On Wed, 27 Aug 2003, Yann Guidon wrote:

> 1) The VHDL is not compatible.  We had to completely rewrite ours.

Usually the best way is to write portable VHDL for the normal case. Then 
add additional views for the optimized versions and use for example 
configurations to select the correct views. The different views can be 
checked against eachother with formav equvalence tools for example. 

The simulation speed of the high level view is usually very good and the 
optimized versions can be very slow to simulate. Also all memory models 
should be inside wrappers to enable easy changes.

> 2) The libraries are different and not compatible.

One shouldn't try to write design as a netlist using one target library. 
That is not even wise with asics, because in new processes the libraries 
are quite moving target.

> 3) No matter what, you'll end up optimizing (size and/or speed) for the 
> FPGA.  Those optimizations will further hinder re-use.

That is the reason why in the initial versions you shouldn't optimize for 
FPGA. Just write good RTL code and let the synthezier do as good job as it 
can. And usually it is much better than exotic own versions of the blocks.

> 4) Emulated clock speed is more like 2 MHz (FPGAs are great for point 
> designs but not for emulation).

My experience is that you can get quite easily 1/4..1/8 of ASIC clock 
speed with FPGAs.

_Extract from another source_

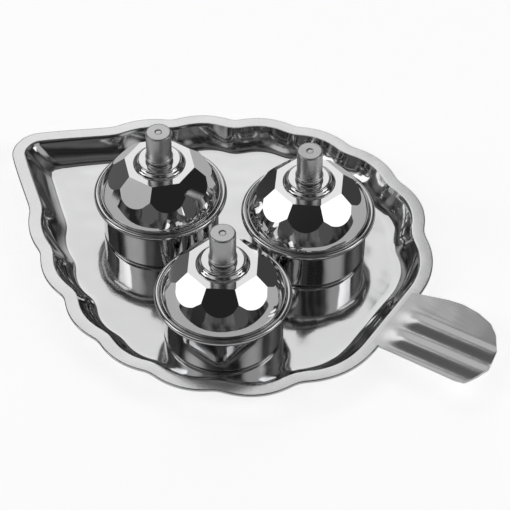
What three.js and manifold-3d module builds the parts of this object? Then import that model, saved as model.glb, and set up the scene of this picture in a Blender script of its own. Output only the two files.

And that applies if same generation of chips are 
compared.

>  - either we concentrate on "portable-only code" that is useful
> only for high-level simulation (everybody can use it but it's slow)
> and synthesis (almost nobody can use it),

Current synthesizers can do actually quite good results from portable 
code. It's no use writing your own adder when the synthesizer does very 
good job at selecting correct implementations for each FPGA architecture 
(correct carry chain structures etc.)

>  - or we decide to implement some code in FPGA, thus jeopardizing
> portability and dropping "Freedom" from the project names, just
> so early physical implementations can be used for hacking.

FPGA optimized code is usually not very good for ASIC implementation. So 
pure FPGA optimization can be quite bad road.